La differenza tra Kitsch e Trash emerge chiaramente nel loro rapporto con l’arte. Mentre il Trash si allontana da qualsiasi legame con i modelli artistici, il Kitsch abbraccia il linguaggio popolare e maccheronico, diventando un denominatore comune per leggere fenomeni altrimenti incomprensibili. È una finestra sul nuovo mondo, un’analisi del presente, una chiave di lettura del nostro tempo.

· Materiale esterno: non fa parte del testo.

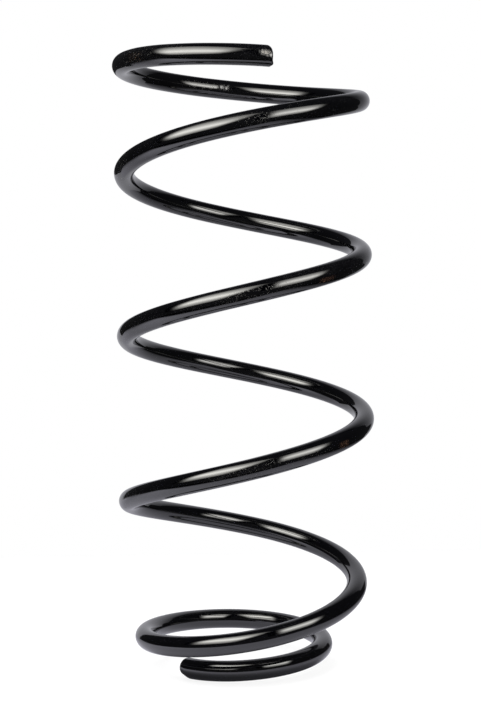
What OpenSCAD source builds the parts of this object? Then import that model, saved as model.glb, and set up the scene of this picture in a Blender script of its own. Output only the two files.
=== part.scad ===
// Coil spring of a car's suspension strut, as wound: one round wire in a right-handed helix.
// The foot is a pigtail, a smaller end coil that sits in the lower seat and winds out into the body.
// The top is an open coil that flattens to meet the upper seat. Both ends of the wire are cut square.
// The axis of the body is Z, and Z = 0 is the plane that the lowest point of the pigtail stands on.

/* [Wire] */
// Diameter of the round wire over its coating
wire_d = 12.5; // [9:0.5:14]
// Width of the bevel round each cut end of the wire
end_bevel = 1; // [0.4:0.2:2]

/* [Body] */
// Diameter of the body's coils, from wire centre to wire centre
coil_mean_d = 145; // [125:1:175]
// Turns of wire from one cut end to the other
wire_turns = 5.175; // [4.5:0.005:7]
// Rise for one turn at the foot of the body
lower_pitch = 104; // [80:1:120]
// Rise for one turn in the middle of the body
middle_pitch = 101.5; // [80:0.5:120]
// Rise for one turn at the head of the body
upper_pitch = 98.5; // [75:0.5:120]
// Turns from the foot's cut end to the middle of the body
middle_turn = 2.3; // [1.8:0.1:3.2]

/* [Pigtail] */
// Diameter of the pigtail at its cut end, from wire centre to wire centre
pigtail_mean_d = 86; // [75:1:105]
// Turns over which the pigtail widens to the body's diameter
widening_turns = 1.6; // [1.4:0.05:2.4]
// How early the pigtail widens, where 1 is an even spiral
widening_ease = 1.1; // [1:0.1:2]
// Rise for one turn of the pigtail
pigtail_pitch = 16; // [8:1:20]
// Turns of the pigtail that keep its own pitch
seat_turns = 0.93; // [0.6:0.01:1.1]
// Turns over which the pitch climbs from the pigtail's to the body's
climb_turns = 0.38; // [0.3:0.02:0.8]
// Place of the pigtail's centre to the side of the body's axis
pigtail_side_offset = -6; // [-12:1:0]
// Place of the pigtail's centre behind the body's axis
pigtail_back_offset = 4; // [-15:1:10]
// Depth of the pigtail from front to back against its width
pigtail_oval = 1.06; // [1:0.02:1.2]
// Lean of the pigtail's coil down towards the front, in degrees
pigtail_lean = 2; // [0:0.5:4]
// Turns over which the offset, the oval and the lean die out
offset_turns = 2.4; // [1.6:0.1:2.8]
// Direction of the foot's cut end seen from the axis, in degrees from +X
foot_angle = -138.5; // [-180:0.5:180]

/* [Top coil] */
// Turns at the top over which the pitch dies away
fade_turns = 1.2; // [0.9:0.02:1.5]
// Turns at the very top where it falls the faster
crest_turns = 0.57; // [0.3:0.01:0.7]
// Rise for one turn where the faster fall begins
crest_pitch = 57; // [35:1:70]
// Rise for one turn at the top's cut end, below zero where the wire dips
end_pitch = -24; // [-40:1:0]
// Turns of wire behind that end that keep the same rise
tip_turns = 0.14; // [0.05:0.01:0.25]

/* [Hidden] */
// Rings of points for each turn, and points in each ring
rings_per_turn = 64;
sides = 16;
// Length of wire beyond each end that is cut away to leave a flat face
overcut = 2;

wire_r = wire_d / 2;
rings = ceil(wire_turns * rings_per_turn);
ring_step = wire_turns / rings;

// Pitch against turns from the foot's cut end, joined by straight ramps
pitch_stations = [
    [0, pigtail_pitch],
    [seat_turns, pigtail_pitch],
    [seat_turns + climb_turns, lower_pitch],
    [middle_turn, middle_pitch],
    [wire_turns - fade_turns, upper_pitch],
    [wire_turns - crest_turns, crest_pitch],
    [wire_turns - tip_turns, end_pitch],
    [wire_turns, end_pitch]
];

function pitch_at(turn) = lookup(turn, pitch_stations);

function smooth(t) = let(c = max(0, min(1, t))) c * c * (3 - 2 * c);

function mean_r_at(turn) =
    let(left = max(0, 1 - turn / widening_turns))
    (coil_mean_d - (coil_mean_d - pigtail_mean_d) * pow(left, widening_ease)) / 2;

// How much of the pigtail's offset, oval and lean is left at a turn
function left_at(turn) = 1 - smooth(turn / offset_turns);

// Rise of each ring's centre above the foot's cut end, summed up along the wire
rises = [
    for (
        i = 0, z = 0;
        i <= rings;
        i = i + 1,
        z = z + ring_step * (pitch_at((i - 1) * ring_step) + pitch_at(i * ring_step)) / 2
    ) z
];

function wound_at(i) =
    let(
        turn = i * ring_step,
        angle = foot_angle + 360 * turn,
        r = mean_r_at(turn),
        left = left_at(turn)
    )
    [
        left * pigtail_side_offset + r * cos(angle),
        left * pigtail_back_offset + r * sin(angle) * (1 + left * (pigtail_oval - 1)),
        rises[i] + left * tan(pigtail_lean) * r * sin(angle)
    ];

wound = [for (i = [0:rings]) wound_at(i)];
lowest = min([for (place = wound) place[2]]);
centres = [for (place = wound) place + [0, 0, wire_r - lowest]];

function unit(v) = v / norm(v);

// Direction of the wire at a ring, taken from the rings on either side of it
function heading_at(i) = unit(centres[min(rings, i + 1)] - centres[max(0, i - 1)]);

foot_heading = heading_at(0);
top_heading = heading_at(rings);
foot_end = centres[0];
top_end = centres[rings];

// Each ring is a centre, a heading and a radius. The wire narrows by the bevel at each cut end.
stations = concat(
    [
        [foot_end - overcut * foot_heading, foot_heading, wire_r - end_bevel],
        [foot_end, foot_heading, wire_r - end_bevel],
        [foot_end + end_bevel * foot_heading, foot_heading, wire_r]
    ],
    [for (i = [1:rings - 1]) [centres[i], heading_at(i), wire_r]],
    [
        [top_end - end_bevel * top_heading, top_heading, wire_r],
        [top_end, top_heading, wire_r - end_bevel],
        [top_end + overcut * top_heading, top_heading, wire_r - end_bevel]
    ]
);

function ring_points(station) =
    let(
        across = unit(cross(station[1], [0, 0, 1])),
        upward = cross(across, station[1])
    )
    [
        for (k = [0:sides - 1])
            let(angle = 360 * k / sides)
            station[0] + station[2] * (cos(angle) * across + sin(angle) * upward)
    ];

module swept_wire() {
    last = len(stations) - 1;
    points = [for (station = stations) each ring_points(station)];
    walls = [
        for (i = [0:last - 1], k = [0:sides - 1])
            let(
                next = (k + 1) % sides,
                low = i * sides,
                high = low + sides
            )
            each [
                [low + k, high + k, high + next],
                [low + k, high + next, low + next]
            ]
    ];
    foot_cap = [for (k = [0:sides - 1]) k];
    top_cap = [for (k = [sides - 1:-1:0]) last * sides + k];
    polyhedron(points = points, faces = concat([foot_cap], walls, [top_cap]));
}

// What the shear takes off beyond a cut end, a short round just wider than the wire
module cut_off(place, heading) {
    margin = 0.5;
    translate(place)
        rotate([0, acos(heading[2]), atan2(heading[1], heading[0])])
            cylinder(r = wire_r + margin, h = overcut + margin, $fn = 48);
}

module coil_wire() {
    color([0.07, 0.07, 0.08])
        difference() {
            swept_wire();
            cut_off(foot_end, -foot_heading);
            cut_off(top_end, top_heading);
        }
}

coil_wire();
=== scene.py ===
"""Looks of the strut spring: one round coated wire, wound into a coil with a pigtail foot.

Everything is in metres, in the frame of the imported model. Z is the axis of the coils, and the foot stands on
Z = 0.
"""

import math

import bpy
import numpy as np
from mathutils import Matrix, Vector


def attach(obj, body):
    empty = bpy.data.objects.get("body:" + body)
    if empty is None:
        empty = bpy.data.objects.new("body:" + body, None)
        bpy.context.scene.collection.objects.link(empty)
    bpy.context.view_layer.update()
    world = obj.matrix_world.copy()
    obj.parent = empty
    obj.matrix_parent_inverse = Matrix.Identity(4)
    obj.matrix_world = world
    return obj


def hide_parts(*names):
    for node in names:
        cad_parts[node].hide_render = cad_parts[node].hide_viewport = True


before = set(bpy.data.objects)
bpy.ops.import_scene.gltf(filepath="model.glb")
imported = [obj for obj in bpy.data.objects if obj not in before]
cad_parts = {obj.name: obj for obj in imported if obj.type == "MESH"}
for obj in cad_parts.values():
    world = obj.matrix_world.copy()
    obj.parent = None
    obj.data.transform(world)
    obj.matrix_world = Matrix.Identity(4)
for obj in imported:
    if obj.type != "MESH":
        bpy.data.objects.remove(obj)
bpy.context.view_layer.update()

scene = bpy.context.scene
FULL_TURN = 2 * math.pi

# Sizes of the coil, the same ones as in the part's source

WIRE_R = 0.00625
COIL_MEAN_D = 0.145
WIRE_TURNS = 5.175
LOWER_PITCH = 0.104
MIDDLE_PITCH = 0.1015
UPPER_PITCH = 0.0985
MIDDLE_TURN = 2.3
PIGTAIL_MEAN_D = 0.086
WIDENING_TURNS = 1.6
WIDENING_EASE = 1.1
PIGTAIL_PITCH = 0.016
SEAT_TURNS = 0.93
CLIMB_TURNS = 0.38
PIGTAIL_SIDE_OFFSET = -0.006
PIGTAIL_BACK_OFFSET = 0.004
PIGTAIL_OVAL = 1.06
PIGTAIL_LEAN = math.radians(2)
OFFSET_TURNS = 2.4
FOOT_ANGLE = math.radians(-138.5)
FADE_TURNS = 1.2
CREST_TURNS = 0.57
CREST_PITCH = 0.057
END_PITCH = -0.024
TIP_TURNS = 0.14

# The skin is a hair inside the solid's round, so that it stays in the solid's box
SKIN_R = WIRE_R - 0.00006
SIDES = 48
RING_STEP = 0.0017
END_ROUND = 0.0011
# How far the shear tore the top's cut face back behind its burr
TORN_BACK = 0.0007
# Where the run in the paint lies: turns from the foot's cut end, and degrees round the wire from outward
PAINT_RUN_TURN = 4.664
PAINT_RUN_SIDE = 176


def smooth(t):
    t = np.clip(t, 0.0, 1.0)
    return t * t * (3 - 2 * t)


def gauss(x, width):
    return np.exp(-((x / width) ** 2))


class CoilLine:
    """The wire's centreline, looked up by the distance along it from the foot's cut end."""

    def __init__(self):
        turn = np.linspace(0, WIRE_TURNS, 20001)
        stations = [
            (0, PIGTAIL_PITCH),
            (SEAT_TURNS, PIGTAIL_PITCH),
            (SEAT_TURNS + CLIMB_TURNS, LOWER_PITCH),
            (MIDDLE_TURN, MIDDLE_PITCH),
            (WIRE_TURNS - FADE_TURNS, UPPER_PITCH),
            (WIRE_TURNS - CREST_TURNS, CREST_PITCH),
            (WIRE_TURNS - TIP_TURNS, END_PITCH),
            (WIRE_TURNS, END_PITCH),
        ]
        pitch = np.interp(turn, [s[0] for s in stations], [s[1] for s in stations])
        rise = (pitch[1:] + pitch[:-1]) / 2 * np.diff(turn)
        left = np.maximum(0, 1 - turn / WIDENING_TURNS)
        mean_r = (COIL_MEAN_D - (COIL_MEAN_D - PIGTAIL_MEAN_D) * left**WIDENING_EASE) / 2
        share = 1 - smooth(turn / OFFSET_TURNS)
        angle = FOOT_ANGLE + FULL_TURN * turn
        x = share * PIGTAIL_SIDE_OFFSET + mean_r * np.cos(angle)
        y = share * PIGTAIL_BACK_OFFSET + mean_r * np.sin(angle) * (1 + share * (PIGTAIL_OVAL - 1))
        z = np.concatenate([[0], np.cumsum(rise)]) + share * math.tan(PIGTAIL_LEAN) * mean_r * np.sin(angle)
        self.turn = turn
        self.points = np.column_stack([x, y, z - z.min() + WIRE_R])
        steps = np.linalg.norm(np.diff(self.points, axis=0), axis=1)
        self.along = np.concatenate([[0], np.cumsum(steps)])
        self.length = self.along[-1]
        self.headings = np.gradient(self.points, self.along, axis=0)

    def distance_of(self, turn):
        return float(np.interp(turn, self.turn, self.along))

    def at(self, s):
        """Centre, heading and the two cross directions at distances s, which may run past the ends."""
        inside = np.clip(s, 0, self.length)
        centre = np.column_stack([np.interp(inside, self.along, self.points[:, k]) for k in range(3)])
        heading = np.column_stack([np.interp(inside, self.along, self.headings[:, k]) for k in range(3)])
        heading /= np.linalg.norm(heading, axis=1)[:, None]
        centre += heading * (s - inside)[:, None]
        across = np.cross(heading, [0.0, 0.0, 1.0])
        across /= np.linalg.norm(across, axis=1)[:, None]
        upward = np.cross(across, heading)
        return centre, heading, across, upward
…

Il Kitsch, contrariamente alle aspettative, diventa un elemento insondabile dell’animo umano, attraente per le sue contraddizioni. Bruno Zevi lo definisce come “il linguaggio del nostro tempo,” capace di esprimere la ricchezza della realtà meglio di ogni altra tendenza. Mentre l’arte concettuale reagisce all’eccesso di mercificazione proponendo il non-oggetto, il Kitsch mercifica anche ciò che non avrebbe i presupposti per esserlo.
In una società dove il bello risulta cellofanato e privo di emozione estetica, il Kitsch emerge come una reazione a questa omologazione, celebrando l’inatteso, l’irregolare, il sorprendente. Remo Bodei afferma che “il brutto e il kitsch ci attraggono proprio per le loro caratteristiche,” in una società permeata dalle contraddizioni.
Infine, il Kitsch si presta a una lettura retrospettiva, collegandosi a fenomeni nostalgici del passato. La poesia di Guido Gozzano, che rievoca “le buone cose di pessimo gusto” di un salotto dell’800, evidenzia come il Kitsch sia una costante nella storia, adattandosi alle sfumature culturali di ogni epoca.
Il Kitsch, con la sua complessità e ambiguità, continua a sfidare le definizioni convenzionali, offrendo una prospettiva unica sulla nostra società in evoluzione. Questo viaggio nel mondo del Kitsch promette di aprire nuove porte della percezione artistica, invitando gli appassionati a esplorare le sfumature del bello, del brutto e del sorprendente.